Taylor has this calming, nurturing presence that matches the aesthetic of her shop—a positive vibe to have around when you're making the anxiety-provoking decision to alter your body forever. As she buzzed the last few lines of arugula sprig, it hit me how special it was to share an experience between two women that had for so long been exclusively a male-on-male thing, just in a slightly reimagined way.
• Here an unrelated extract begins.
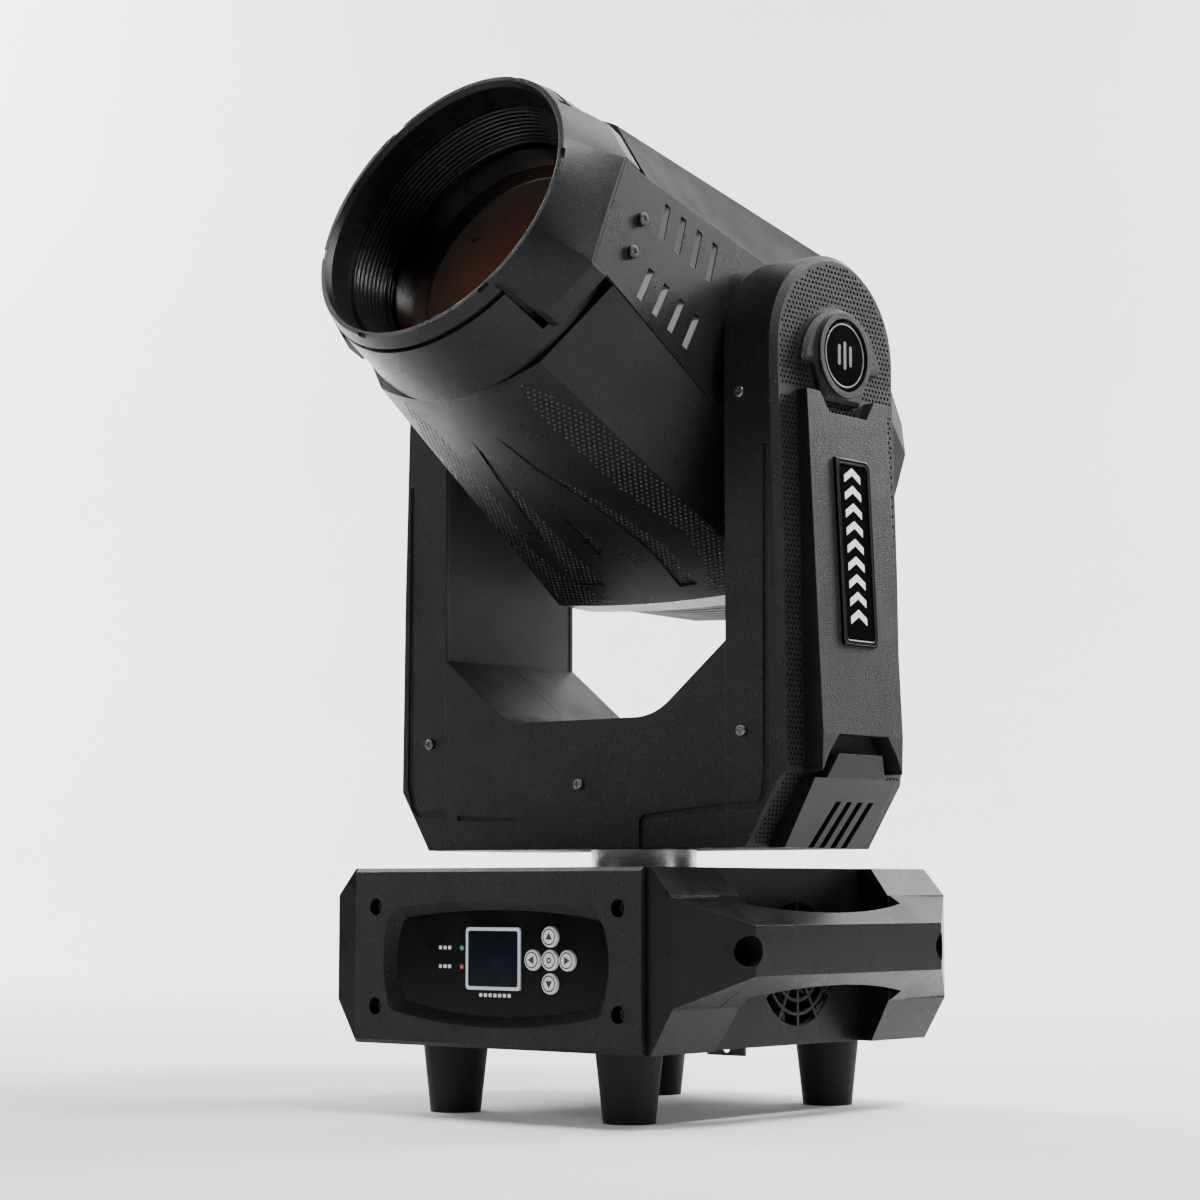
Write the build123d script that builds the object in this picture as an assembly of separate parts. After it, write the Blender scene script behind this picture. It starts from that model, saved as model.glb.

Once Taylor was finished, I was instantly smitten with my new arugula sprig, and after my taking about a million photos (just a rough estimate), she wrapped it up. Taylor uses a bandaging material I had never seen before, called Saniderm, which renders the tattoo healing process (you know, two weeks of obsessively moisturizing and trying not to itch your scabbing tattoo) totally unnecessary. With Saniderm, a clear sheet of material is placed over the tattoo, you leave it there for a week, then remove it, rinse off the tattoo with a gentle soap, and it's totally healed. Incredible. (Girl tattoo artists have the latest and greatest technologies, apparently.)

Feminist Tattoo
Amanda Montell

Ultimately, the coolest part of the whole experience was just getting to witness what the tattoo industry—the design process, the ambience, even the healing process—might look like if more women artists ascended to the level of success that Taylor has found. I hope that supporting tattooers like her can help make that a reality, and moving forward, I'm curious to try more female artists and get a sense of the energy they bring to the art form.

In the meantime, if you're ever in L.A. and itching for a piece of feminist-feeling ink, I highly recommend paying a visit to Taylor's purple-walled tattoo palace.